I bought these as painted mantellas. There were two of them that looked like painteds and two of them looked like this green frog. One of the green ones passed away not long after I got them. :?: I tried to get better pics tonight but I got one blurry shot and now can't find the frog. :? I do know the creases of the legs are blood red and the belly is black with very few bluish dots. This is a pic I took of them when I first got them, still in thier cups. If better pics are needed, I can try to do that. Thanks. 

http://i24.photobucket.com/albums/c1/dckalittle/paintedmantella022406001.jpg


----------



## KeroKero (Jun 13, 2004)

That would be a _Mantella crocea_


----------



## ~Fluff~ (Feb 10, 2006)

Wow, that was quick. Thanks!!


----------



## KeroKero (Jun 13, 2004)

lol, I try


----------



## ~Fluff~ (Feb 10, 2006)

I have a question. I should probably start a new thread. :? 

Am I doing them an injustice by keeping them together? They all three hunker down together.
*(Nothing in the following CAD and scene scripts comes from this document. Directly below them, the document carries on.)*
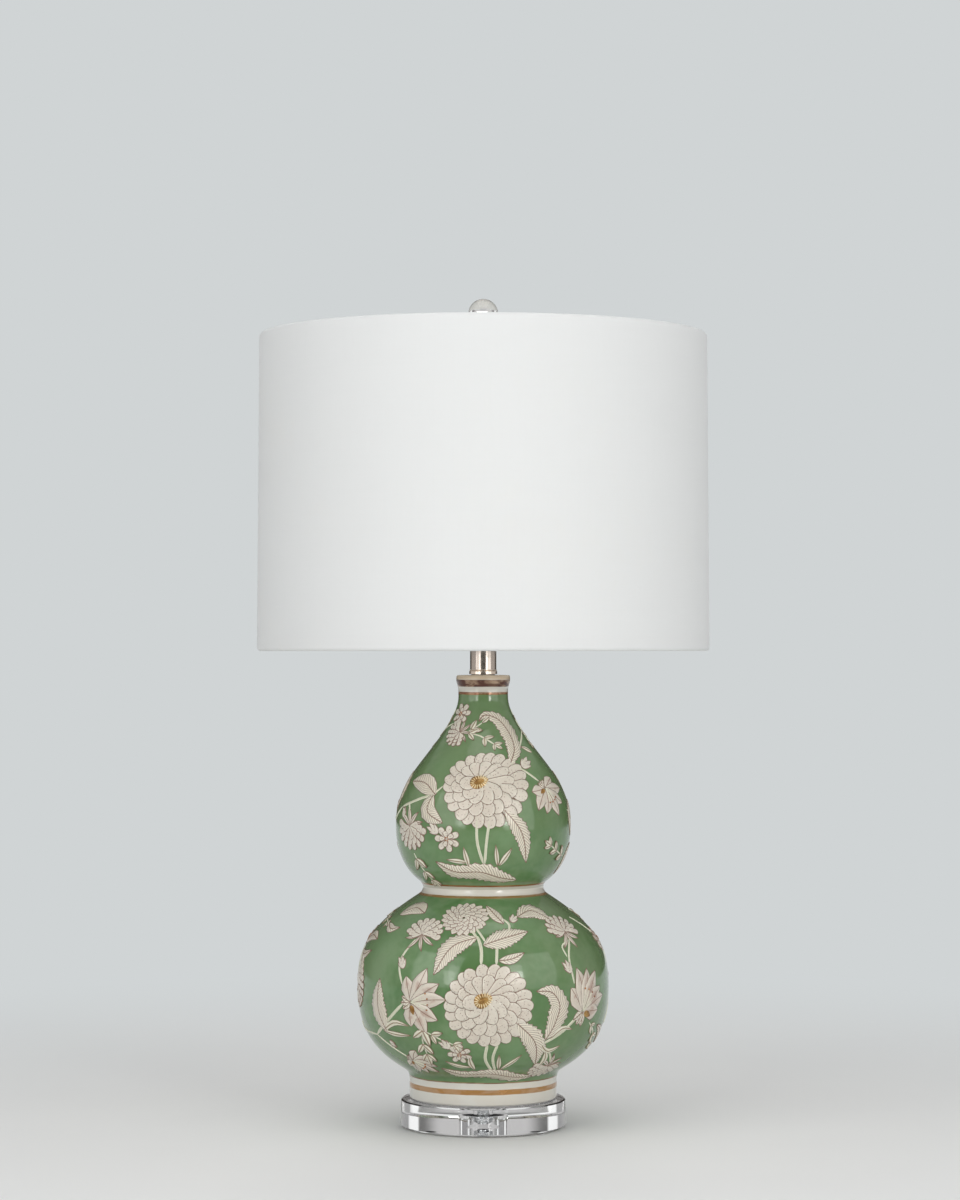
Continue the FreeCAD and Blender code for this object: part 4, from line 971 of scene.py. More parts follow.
# --- raised shapes
class Blade(Enum):
    """How the half width of a raised shape runs from its foot to its tip."""

    TONGUE = "tongue"
    SCALE = "scale"
    SPEAR = "spear"
    LANCE = "lance"
    ROD = "rod"
    DROP = "drop"

    def share(self, t: float) -> float:
        """Gives the half width's share.

        Args:
            t: from 0 at the foot to 1 at the tip.

        Returns:
            The share of the greatest half width.
        """
        if self in (Blade.TONGUE, Blade.SCALE):
            foot, widest, ease = (0.34, 0.7, 0.9) if self is Blade.TONGUE else (0.62, 0.5, 1.0)
            past = max(0.0, t - widest) / (1 - widest)
            return (foot + (1 - foot) * min(1.0, t / widest) ** ease) * math.sqrt(max(0.0, 1 - past ** 2))
        if self is Blade.SPEAR:
            return (0.3 + 0.7 * (t / 0.5) ** 0.8) if t < 0.5 else 1 - ((t - 0.5) / 0.5) ** 1.7
        if self is Blade.LANCE:
            return math.sin(math.pi * min(1.0, t) ** 0.85) ** 0.85 if 0 < t < 1 else 0.0
        if self is Blade.DROP:
            return math.sin(math.pi * t ** 0.7) ** 0.7 if 0 < t < 1 else 0.0
        return min(1.0, 0.35 + 6 * t, 0.35 + 6 * (1 - t))


@dataclass
class Relief:
    """Gathers raised shapes into one mesh with the attributes that their paint follows.

    least is the smallest half width, tooth the share of the width that a tooth takes, and root how far a shape
    reaches into the body, all but tooth in millimetres.
    """

    surface: GourdSurface
    seed: int
    least: float = 0.05
    tooth: float = 0.34
    root: float = 0.35
    points: list[np.ndarray] = field(default_factory=list)
    faces: list[tuple[int, ...]] = field(default_factory=list)
    works: list[int] = field(default_factory=list)
    rims: list[np.ndarray] = field(default_factory=list)
    blades: list[np.ndarray] = field(default_factory=list)
    tones: list[np.ndarray] = field(default_factory=list)
    count: int = 0
    chance: random.Random = field(init=False)

    def __post_init__(self) -> None:
        """Starts the seeded chance."""
        self.chance = random.Random(self.seed)

    @staticmethod
    def run(path: list[Point], stations: int) -> np.ndarray:
        """Draws a smooth line through a few points.

        Args:
            path: points in millimetres.
            stations: how many points the line gets, closer at its ends.

        Returns:
            The line's points.
        """
        knots = np.array(path, float)
        if len(knots) == 2:
            knots = np.array([knots[0], knots.mean(axis=0), knots[1]])
        marks = run_of(knots)
        slopes = np.gradient(knots, marks, axis=0)
        where = marks[-1] * 0.5 * (1 - np.cos(np.pi * np.linspace(0, 1, stations)))
        index = np.clip(np.searchsorted(marks, where, side="right") - 1, 0, len(marks) - 2)
        gap = (marks[index + 1] - marks[index])[:, None]
        t = ((where - marks[index]) / gap[:, 0])[:, None]
        return ((2 * t ** 3 - 3 * t ** 2 + 1) * knots[index] + (t ** 3 - 2 * t ** 2 + t) * gap * slopes[index]
                + (3 * t ** 2 - 2 * t ** 3) * knots[index + 1] + (t ** 3 - t ** 2) * gap * slopes[index + 1])

    def shape(self, anchor: Point, path: list[Point], half: float, blade: Blade, work: Brushwork, proud: float = 0.3,
              crown: float = 0.3, stations: int = 9, teeth: int = 0, tilt: float = 0.0) -> None:
        """Adds one raised shape along a line.

        Args:
            anchor: the place on the body that the line is measured from.
            path: the line's points in millimetres beside the anchor.
            half: the greatest half width.
            blade: how the width runs.
            work: what is painted on it.
            proud: how far the rim stands off the body.
            crown: how much higher the middle is.
            stations: how many rows of points the shape has.
            teeth: how many teeth a side has.
            tilt: how much higher its left edge stands than its middle.
        """
        line = self.run(path, stations)
        reach = run_of(line)
        heading = np.gradient(line, reach, axis=0)
        heading /= np.maximum(np.linalg.norm(heading, axis=1), 1e-9)[:, None]
        side = np.column_stack([-heading[:, 1], heading[:, 0]])
        share = reach / reach[-1]
        width = np.array([max(self.least, half * blade.share(float(t))) for t in share])
        taper = np.minimum(1.0, width / (0.5 * half + 1e-6))
        bite = 1 + self.tooth * (((share * teeth) % 1.0) - 0.5) if teeth else np.ones(stations)
        lanes = [(v, False) for v in ((-1.0, 0.0, 1.0) if work is Brushwork.STEM else (-1.0, -0.55, 0.0, 0.55, 1.0))]
        lanes += [(1.0, True), (-1.0, True)]
        flat, lift, rim, blades = [], [], [], []
        for v, sunk in lanes:
            edge = bite if abs(v) == 1 else np.ones(stations)
            flat.append(line + side * (v * width * edge)[:, None])
            blades.append(np.column_stack([reach, v * width, np.zeros(stations)]))
            if sunk:
                lift.append(np.full(stations, -self.root))
                rim.append(np.zeros(stations))
            else:
                lift.append(proud + (crown * (1 - v * v) + tilt * v) * taper)
                rim.append(np.minimum((1 - abs(v)) * width, reach[-1] - reach + 0.02))
        self.points.append(self.surface.wrap(anchor, np.vstack(flat), np.concatenate(lift)))
        self.rims.append(np.concatenate(rim))
        self.blades.append(np.vstack(blades))
        self.tones.append(np.full(len(lanes) * stations, self.chance.random()))
        faces = skin(len(lanes), stations, self.count)
        self.faces += faces
        self.works += [list(Brushwork).index(work)] * len(faces)
        self.count += len(lanes) * stations

    def build(self, name: str) -> bpy.types.Object:
        """Makes the mesh.

        Args:
            name: the piece's name.

        Returns:
            The piece.
        """
        mesh = Workshop.mesh(name, np.vstack(self.points).tolist(), self.faces)
        Workshop.mark(mesh, "FLOAT", rim=np.concatenate(self.rims), tone=np.concatenate(self.tones))
        Workshop.mark(mesh, "FLOAT_VECTOR", blade=np.vstack(self.blades).ravel())
        for work in Brushwork:
            mesh.materials.append(SLIP[work].make())
        mesh.polygons.foreach_set("material_index", self.works)
        Workshop.soften(mesh)
        return Workshop.add(name, mesh)


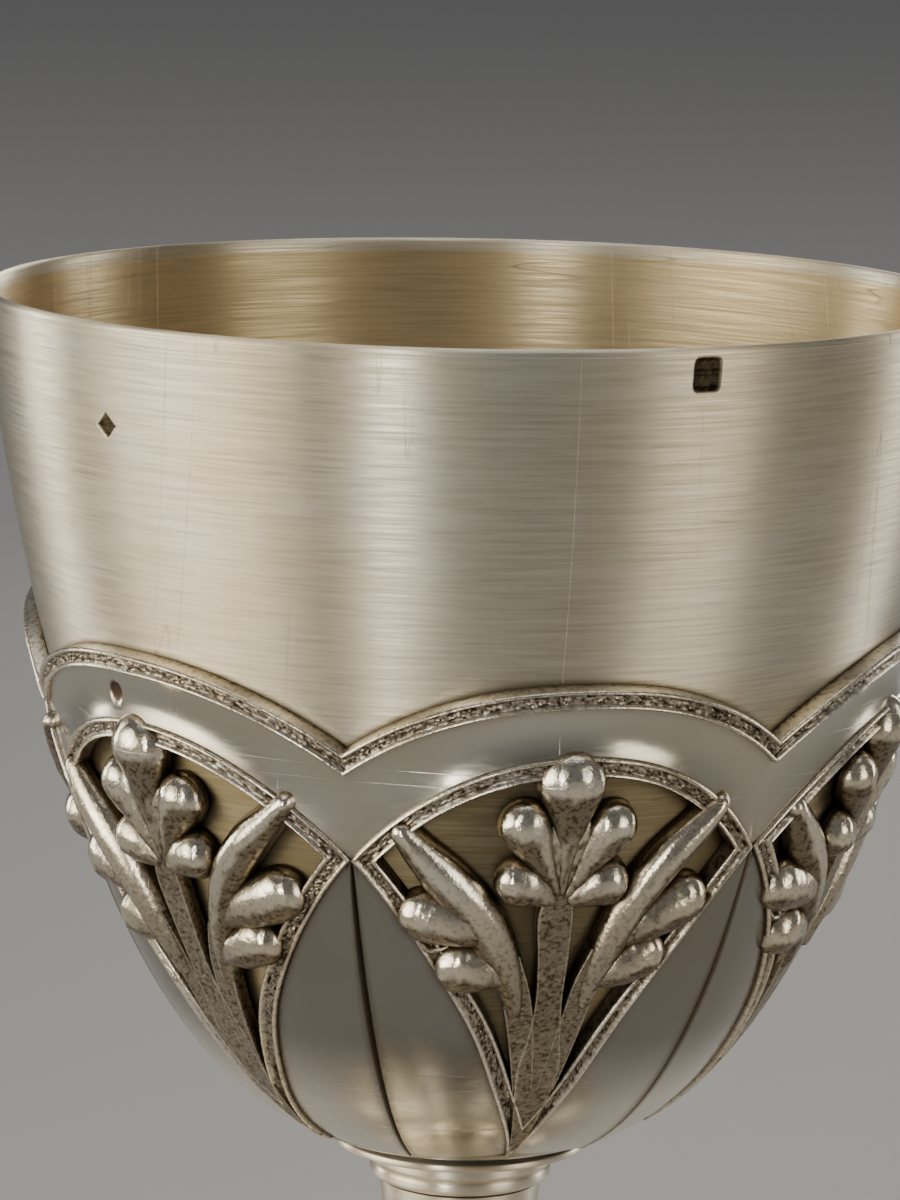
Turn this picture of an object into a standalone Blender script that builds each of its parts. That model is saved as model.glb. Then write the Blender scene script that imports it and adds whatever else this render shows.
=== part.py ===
"""A parcel-gilt silver chalice: a spun cup in a cast, pierced calyx, on a collar, stem, knop and foot.

Metres, +Z up. The origin is at the centre of the foot's underside. The calyx has six lobes, and the middle
of the first one faces -Y. Each piece is a separate solid that stands a fit gap clear of its neighbours.
"""

from math import acos, cos, pi, sin

import bmesh
import bpy
import numpy as np
from mathutils import Matrix

# The cup.
RIM_RADIUS = 0.045
BOWL_DEPTH = 0.0793
BOWL_FLARE = 1.279
BOWL_ROUNDNESS = 0.343
CUP_WALL = 0.0010

# The calyx. Its carving is drawn in half lobes across and panel heights down from a lobe's crest.
LOBES = 6
CREST_DEPTH = 0.0291
CALYX_SKIRT = 0.0020
CALYX_DROP = 0.0001
CALYX_WALL = 0.0009
SCALLOP_DIP = 0.128
SCALLOP_POWER = 2.25
BAND_WIDTH = 0.0018
BAND_RAISE = 0.0004
STEM_RAISE = 0.0002
BERRY_RAISE = 0.0016
LEAF_RAISE = 0.0014

# The collar, the stem's two lengths and the knop between them.
BORE_RADIUS = 0.0055
COLLAR_HEIGHT = 0.0043
COLLAR_FLANGE = 0.0123
RING_STAND = 0.0012
STEM_RADIUS = 0.0077
STEM_WAIST = 0.0007
STEM_BEAD_HEIGHT = 0.0024
STEM_BEAD_STAND = 0.0009
UPPER_STEM_HEIGHT = 0.0185
KNOP_HEIGHT = 0.0290
KNOP_RADIUS = 0.0170
KNOP_NECK = 0.0092
KNOP_BAND_HEIGHT = 0.0052
KNOP_BAND_RAISE = 0.0006
LOWER_STEM_HEIGHT = 0.0175

# The foot.
FOOT_HEIGHT = 0.0735
FOOT_RADIUS = 0.069
FOOT_WALL = 0.0010
FOOT_NECK = 0.0094
FOOT_EDGE_HEIGHT = 0.0065
FOOT_EDGE_WIDTH = 0.0030
FOOT_LEDGE_WIDTH = 0.0070
FOOT_LEDGE_RISE = 0.0030
FOOT_LEDGE_STEP = 0.0022
FOOT_ROUNDING = 0.0006

# Clearances.
FIT_GAP = 0.0003
OVERLAP = 0.0003

# How finely round things are cut.
TURN_STEPS = 36
SMALL_TURN_STEPS = 24
BOWL_STEPS = 8
LOBE_STEPS = 6
PETAL_COLUMNS = 4
DOME_SIDES = 7
SWELL_SLICES = 3

# The calyx ends a drop below the cup's bottom, and its panels fill the height between its crests and its skirt.
CALYX_STAND = FIT_GAP + CALYX_WALL
CALYX_FOOT_DEPTH = BOWL_DEPTH + CALYX_DROP
PANEL_HEIGHT = CALYX_FOOT_DEPTH - CALYX_SKIRT - CREST_DEPTH
COLLAR_TOP_DEPTH = CALYX_FOOT_DEPTH + FIT_GAP

FOOT_TOP = FOOT_HEIGHT
LOWER_STEM_FOOT = FOOT_TOP + FIT_GAP
KNOP_FOOT = LOWER_STEM_FOOT + LOWER_STEM_HEIGHT + FIT_GAP
UPPER_STEM_FOOT = KNOP_FOOT + KNOP_HEIGHT + FIT_GAP
COLLAR_FOOT = UPPER_STEM_FOOT + UPPER_STEM_HEIGHT + FIT_GAP
LIP_HEIGHT = COLLAR_FOOT + COLLAR_HEIGHT + COLLAR_TOP_DEPTH

# The arch that frames a panel and runs on as the next petal's edge: half lobes across, panel heights down.
ARCH_POINTS = ((-0.5, 0.169), (0, 0.121), (0.5, 0.169), (1, 0.329), (1.5, 0.623), (1.75, 0.827), (2, 1))

# The middle stem, from the flower's heart down to the trunk's foot: across, down, half width.
STEM_LINE = (
    (-0.03, 0.19, 0.0018),
    (-0.03, 0.27, 0.0026),
    (-0.03, 0.37, 0.0019),
    (-0.02, 0.42, 0.0012),
    (-0.02, 0.585, 0.0011),
    (-0.01, 0.68, 0.0016),
    (0, 0.76, 0.0020),
    (0, 0.867, 0.0015),
    (0, 0.975, 0.0004),
)

# A leaf's inner edge, from its tip to the trunk, and the notches between the lobes of its outer edge.
LEAF_EDGE = ((0.743, 0.237), (0.42, 0.329), (0.247, 0.442), (0.16, 0.542), (0.073, 0.721), (0.03, 0.846))
LEAF_NOTCHES = ((0.755, 0.237), (0.61, 0.377), (0.543, 0.49), (0.24, 0.60), (0.167, 0.72), (0.085, 0.846))

# How far each lobe swells past the line between its notches. The last two stretches are the leaf's stem.
LEAF_SWELLS = (0.037, 0.167, 0.18, 0, 0)

# The flower's five berries: across, down, half length, half width, and the rise of the outer end in degrees.
BERRIES = (
    (-0.03, 0.165, 0.0028, 0.0027, 0),
    (-0.233, 0.252, 0.0023, 0.0020, -25),
    (0.173, 0.252, 0.0023, 0.0020, 25),
    (-0.225, 0.367, 0.0026, 0.0020, -5),
    (0.165, 0.367, 0.0026, 0.0020, 5),
)

# The foot's dome, as shares of its width out from the neck and of its height down from the neck.
FOOT_DOME = (
    (0, 0),
    (0.03, 0.13),
    (0.09, 0.29),
    (0.20, 0.45),
    (0.40, 0.57),
    (0.64, 0.67),
    (0.86, 0.83),
    (1, 1),
)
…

The only time I see them separate is at feeding time, in at which time the painteds are much bolder and will come out and carouse the tank. The green one stays hidden all the time. I had to dig for it tonight to make sure it was still in there, alive and well.


----------



## KeroKero (Jun 13, 2004)

I'm personally not up to date on the specific requirements of the two species, but they could very well have differen temperatuere needs (these can vary widely within the genus), and generally you don't want to mix species. There are those who know more about their specific care (where are the mantella guys when you need them?) and how to house each species specifically.


----------



## ~Fluff~ (Feb 10, 2006)

Thanks. Maybe one will pop in. They have been together for awhile now. I felt bad for them, that's why I bought all four. They were in a tank with a piece of wood and wet gravel. I guess if settnig up another tank is what is needed, then that is what will be done but they seem to be doing well together for now. They are all pretty fat and have healthy appetites. Here is a pic of thier tank. The tank temps run around 75-80 during the day.http://i24.photobucket.com/albums/c1/dckalittle/041806035.jpg


----------



## ~Fluff~ (Feb 10, 2006)

I know kerokero ID'd this for me but I was going through my pics and found a belly and side shot, and figured I'd post them anyway. 

http://i24.photobucket.com/albums/c1/dckalittle/031606002.jpg

http://i24.photobucket.com/albums/c1/dckalittle/041706003.jpg


----------



## KeroKero (Jun 13, 2004)

Nice shots! I wish the belly shot had been in a less opaque container - that a rare view for a mantella lol. Very cool that it shows off the flash marks!


----------